§ **Problem description**
Output the material below in full, exactly as it is.

§ **Collected material**

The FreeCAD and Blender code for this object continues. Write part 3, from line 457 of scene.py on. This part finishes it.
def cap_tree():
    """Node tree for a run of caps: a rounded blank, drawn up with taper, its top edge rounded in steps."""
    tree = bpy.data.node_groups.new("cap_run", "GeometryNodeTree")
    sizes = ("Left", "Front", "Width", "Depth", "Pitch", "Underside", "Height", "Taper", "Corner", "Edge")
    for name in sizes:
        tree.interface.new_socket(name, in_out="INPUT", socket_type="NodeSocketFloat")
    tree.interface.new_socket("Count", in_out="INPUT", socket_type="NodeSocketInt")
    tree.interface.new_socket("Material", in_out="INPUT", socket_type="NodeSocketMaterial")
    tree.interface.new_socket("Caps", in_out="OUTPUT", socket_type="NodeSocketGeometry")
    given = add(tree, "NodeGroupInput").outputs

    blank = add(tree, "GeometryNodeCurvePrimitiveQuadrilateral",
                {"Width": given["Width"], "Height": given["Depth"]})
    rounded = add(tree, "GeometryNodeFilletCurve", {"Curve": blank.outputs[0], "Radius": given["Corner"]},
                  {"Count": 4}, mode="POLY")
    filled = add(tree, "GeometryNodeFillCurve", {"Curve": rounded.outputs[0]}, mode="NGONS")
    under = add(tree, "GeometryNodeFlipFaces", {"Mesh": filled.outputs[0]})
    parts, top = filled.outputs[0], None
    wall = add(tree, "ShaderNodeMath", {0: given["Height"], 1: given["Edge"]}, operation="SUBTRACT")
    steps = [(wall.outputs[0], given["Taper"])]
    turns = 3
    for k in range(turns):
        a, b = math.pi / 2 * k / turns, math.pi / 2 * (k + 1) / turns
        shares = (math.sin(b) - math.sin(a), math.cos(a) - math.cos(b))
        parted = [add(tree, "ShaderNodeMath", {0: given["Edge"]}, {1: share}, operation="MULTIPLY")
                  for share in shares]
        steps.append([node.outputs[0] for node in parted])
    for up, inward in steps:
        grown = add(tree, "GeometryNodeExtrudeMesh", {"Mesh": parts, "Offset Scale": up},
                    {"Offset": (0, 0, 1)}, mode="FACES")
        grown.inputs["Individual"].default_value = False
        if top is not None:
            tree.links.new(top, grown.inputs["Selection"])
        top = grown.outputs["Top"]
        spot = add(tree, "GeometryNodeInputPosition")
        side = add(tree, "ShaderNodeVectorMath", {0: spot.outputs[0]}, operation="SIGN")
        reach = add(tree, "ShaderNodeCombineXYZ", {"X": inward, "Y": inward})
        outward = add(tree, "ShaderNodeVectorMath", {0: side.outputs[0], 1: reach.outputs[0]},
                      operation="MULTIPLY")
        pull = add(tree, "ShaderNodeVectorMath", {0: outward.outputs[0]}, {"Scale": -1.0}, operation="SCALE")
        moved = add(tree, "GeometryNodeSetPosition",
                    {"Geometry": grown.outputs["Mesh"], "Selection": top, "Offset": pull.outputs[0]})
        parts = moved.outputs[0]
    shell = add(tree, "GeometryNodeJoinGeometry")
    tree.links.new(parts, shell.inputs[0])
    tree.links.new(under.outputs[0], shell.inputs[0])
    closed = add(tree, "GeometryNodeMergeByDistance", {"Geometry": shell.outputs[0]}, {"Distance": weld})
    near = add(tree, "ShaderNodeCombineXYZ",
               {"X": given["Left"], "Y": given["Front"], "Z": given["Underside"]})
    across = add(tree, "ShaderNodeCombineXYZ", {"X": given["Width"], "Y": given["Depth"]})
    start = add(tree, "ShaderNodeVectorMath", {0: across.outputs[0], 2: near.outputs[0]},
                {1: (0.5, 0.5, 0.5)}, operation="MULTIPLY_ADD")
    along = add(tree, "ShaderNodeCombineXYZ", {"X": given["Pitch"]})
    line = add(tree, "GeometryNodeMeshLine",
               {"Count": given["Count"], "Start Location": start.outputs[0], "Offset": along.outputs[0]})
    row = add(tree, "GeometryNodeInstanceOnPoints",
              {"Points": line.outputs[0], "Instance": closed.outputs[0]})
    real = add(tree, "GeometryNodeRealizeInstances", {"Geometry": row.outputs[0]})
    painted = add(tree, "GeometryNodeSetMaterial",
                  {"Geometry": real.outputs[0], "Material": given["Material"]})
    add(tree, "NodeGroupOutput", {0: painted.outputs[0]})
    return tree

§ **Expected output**
The FreeCAD and Blender code for this object continues. Write part 3, from line 457 of scene.py on. This part finishes it.
def cap_tree():
    """Node tree for a run of caps: a rounded blank, drawn up with taper, its top edge rounded in steps."""
    tree = bpy.data.node_groups.new("cap_run", "GeometryNodeTree")
    sizes = ("Left", "Front", "Width", "Depth", "Pitch", "Underside", "Height", "Taper", "Corner", "Edge")
    for name in sizes:
        tree.interface.new_socket(name, in_out="INPUT", socket_type="NodeSocketFloat")
    tree.interface.new_socket("Count", in_out="INPUT", socket_type="NodeSocketInt")
    tree.interface.new_socket("Material", in_out="INPUT", socket_type="NodeSocketMaterial")
    tree.interface.new_socket("Caps", in_out="OUTPUT", socket_type="NodeSocketGeometry")
    given = add(tree, "NodeGroupInput").outputs

    blank = add(tree, "GeometryNodeCurvePrimitiveQuadrilateral",
                {"Width": given["Width"], "Height": given["Depth"]})
    rounded = add(tree, "GeometryNodeFilletCurve", {"Curve": blank.outputs[0], "Radius": given["Corner"]},
                  {"Count": 4}, mode="POLY")
    filled = add(tree, "GeometryNodeFillCurve", {"Curve": rounded.outputs[0]}, mode="NGONS")
    under = add(tree, "GeometryNodeFlipFaces", {"Mesh": filled.outputs[0]})
    parts, top = filled.outputs[0], None
    wall = add(tree, "ShaderNodeMath", {0: given["Height"], 1: given["Edge"]}, operation="SUBTRACT")
    steps = [(wall.outputs[0], given["Taper"])]
    turns = 3
    for k in range(turns):
        a, b = math.pi / 2 * k / turns, math.pi / 2 * (k + 1) / turns
        shares = (math.sin(b) - math.sin(a), math.cos(a) - math.cos(b))
        parted = [add(tree, "ShaderNodeMath", {0: given["Edge"]}, {1: share}, operation="MULTIPLY")
                  for share in shares]
        steps.append([node.outputs[0] for node in parted])
    for up, inward in steps:
        grown = add(tree, "GeometryNodeExtrudeMesh", {"Mesh": parts, "Offset Scale": up},
                    {"Offset": (0, 0, 1)}, mode="FACES")
        grown.inputs["Individual"].default_value = False
        if top is not None:
            tree.links.new(top, grown.inputs["Selection"])
        top = grown.outputs["Top"]
        spot = add(tree, "GeometryNodeInputPosition")
        side = add(tree, "ShaderNodeVectorMath", {0: spot.outputs[0]}, operation="SIGN")
        reach = add(tree, "ShaderNodeCombineXYZ", {"X": inward, "Y": inward})
        outward = add(tree, "ShaderNodeVectorMath", {0: side.outputs[0], 1: reach.outputs[0]},
                      operation="MULTIPLY")
        pull = add(tree, "ShaderNodeVectorMath", {0: outward.outputs[0]}, {"Scale": -1.0}, operation="SCALE")
        moved = add(tree, "GeometryNodeSetPosition",
                    {"Geometry": grown.outputs["Mesh"], "Selection": top, "Offset": pull.outputs[0]})
        parts = moved.outputs[0]
    shell = add(tree, "GeometryNodeJoinGeometry")
    tree.links.new(parts, shell.inputs[0])
    tree.links.new(under.outputs[0], shell.inputs[0])
    closed = add(tree, "GeometryNodeMergeByDistance", {"Geometry": shell.outputs[0]}, {"Distance": weld})
    near = add(tree, "ShaderNodeCombineXYZ",
               {"X": given["Left"], "Y": given["Front"], "Z": given["Underside"]})
    across = add(tree, "ShaderNodeCombineXYZ", {"X": given["Width"], "Y": given["Depth"]})
    start = add(tree, "ShaderNodeVectorMath", {0: across.outputs[0], 2: near.outputs[0]},
                {1: (0.5, 0.5, 0.5)}, operation="MULTIPLY_ADD")
    along = add(tree, "ShaderNodeCombineXYZ", {"X": given["Pitch"]})
    line = add(tree, "GeometryNodeMeshLine",
               {"Count": given["Count"], "Start Location": start.outputs[0], "Offset": along.outputs[0]})
    row = add(tree, "GeometryNodeInstanceOnPoints",
              {"Points": line.outputs[0], "Instance": closed.outputs[0]})
    real = add(tree, "GeometryNodeRealizeInstances", {"Geometry": row.outputs[0]})
    painted = add(tree, "GeometryNodeSetMaterial",
                  {"Geometry": real.outputs[0], "Material": given["Material"]})
    add(tree, "NodeGroupOutput", {0: painted.outputs[0]})
    return tree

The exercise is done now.